Neutrino 2014

Light readout system tests and simulations on the way towards light - augmented calorimteric reconstruction and PID in LArIAT.

Not scheduled

Metcalf Auditorium (Boston University)

Board: 50

Poster Short Baseline Oscillations / Sterile Neutrinos / Non-standard Oscillations

Speaker

Pawel Kryczynski (Fermilab)

Description

With the ongoing construction, commissioning and proposals of new detectors as well as R&D efforts, it is evident, that liquid argon Time Projection Chambers (TPCs) are starting to become a crucial technology in the US neutrino program. Their scope of use in the near and more distant future covers such urgent problems in weak interaction physics as the search for sterile neutrinos, the neutrino mass hierarchy or CP violation in the neutrino sector. For these to be resolved, there is a pressing need for precise measurements. To make them possible, the technology has to be thoroughly understood e.g by calibration in a controlled environment.
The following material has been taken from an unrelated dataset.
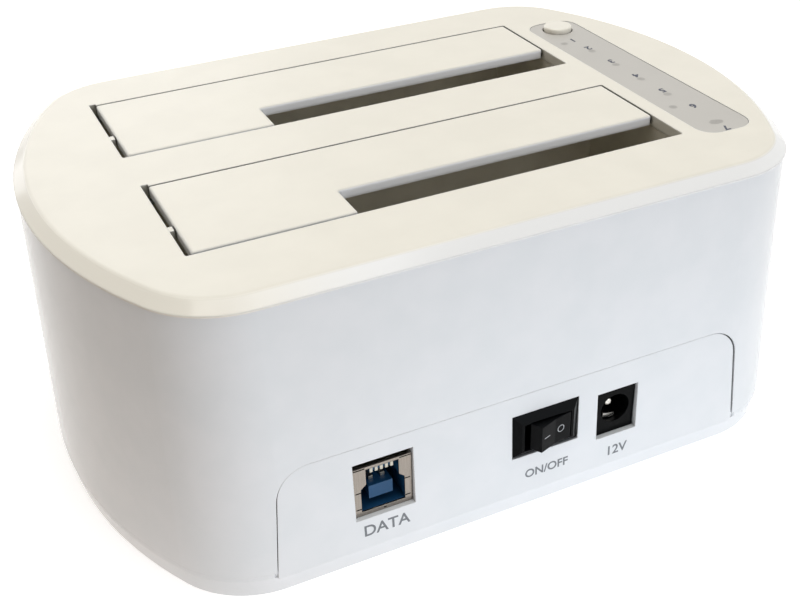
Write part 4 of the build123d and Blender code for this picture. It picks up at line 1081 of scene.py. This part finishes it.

To achieve this goal, the LArIAT test beam experiment will operate the former ArgoNeuT LAr TPC in the Fermilab Testbeam Facility (FTBF). The detection capabilities of the chamber will be enhanced by a photomultiplier - based light readout system (LRS), composed of standard and high quantum efficiency PMTs, as well as SIPMs together with wavelength shifter (TPB) covered walls. This is a novel approach to the light detection in LArTPCs as it will aim to implement a Dark Matter search-like system in order to use the scintillation light to augment the particle identification algorithms and a calorimetric reconstruction. To optimize its performance, detailed studies of light collection were performed using the improved version of the LArSOFT software package. The results of these simulation, including among others the necessary coverage of the TPB wavelength shifter on the full chamber walls as well as the light yield uniformity study will be presented. To assure the proper hardware functioning, before commissioning of the full detector, the PMT setup was tested in a small chamber at the University of Chicago. The results of these tests, also presented in this poster, were then used to validate and refine simulations of the full detector.